"I don't think I could have chosen a better place'
Haberly Kahn ’18 knew exactly what she was looking for when she began applying for college.
And the University of Rochester provided it.
For example, she’s been interested in engineering since a young age, “getting my hands dirty with things,” helping her dad do repairs around her home in Newton, Mass., then excelling in engineering classes in high school.
When she shadowed a chemical engineer one summer at a company that helps coal burning power plants reduce emissions, she “absolutely loved it” and “came away saying ‘that is what I want to do.’ ”
She looked into the Chemical Engineering program here, and liked what she saw.
She liked something else as well -- an open curriculum that lets her choose the courses she wants to take to satisfy requirements in humanities and social sciences.
Above all, she liked the opportunity to pursue her other passion: softball.
Other schools told her it couldn't be done
“Some schools I visited told me if you want to be an engineering student you can’t be an athlete. They told me it was impossible to do the two together,” Kahn said.

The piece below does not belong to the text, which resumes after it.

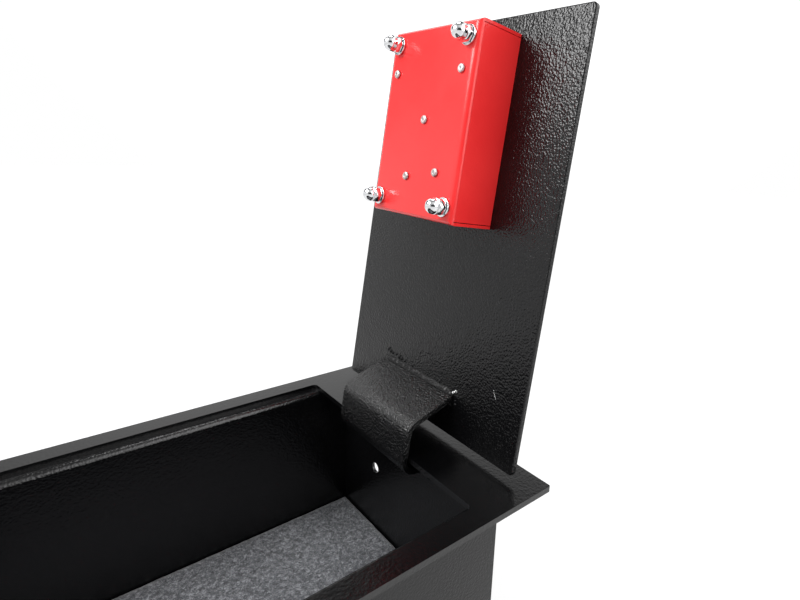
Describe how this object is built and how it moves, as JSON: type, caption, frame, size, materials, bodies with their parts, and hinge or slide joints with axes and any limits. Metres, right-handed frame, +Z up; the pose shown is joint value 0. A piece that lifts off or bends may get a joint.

Not at the Hajim School of Engineering and Applied Sciences. During the 2013-14 school year, for example, 142 Hajim students – about 10 percent of its undergraduates -- filled nearly 30 percent of the roster spots on UR varsity athletic teams. (Read more.)
“The softball program here has a great reputation, we go far in the tournaments, the facilities are great, and the team dynamic is awesome,” said Kahn, who is an outfielder for the Yellowjackets.
“I don’t think I could have chosen a better place.”
The coolest part of engineering
Kahn, a German citizen not by birth but through her grandmother, is taking German classes to fulfill her “life goal” of learning to speak the language.
She’s also getting her feet wet in Prof. David Foster’s Computational Fluid Dynamics Group, learning an ANSYS software program preparatory to doing actual research.
Her goal: Get her degree, then get a job in industry working with energy or combustion.
“I like being able to make something and then see it be put into action,” Kahn said. “That’s the coolest part about engineering.”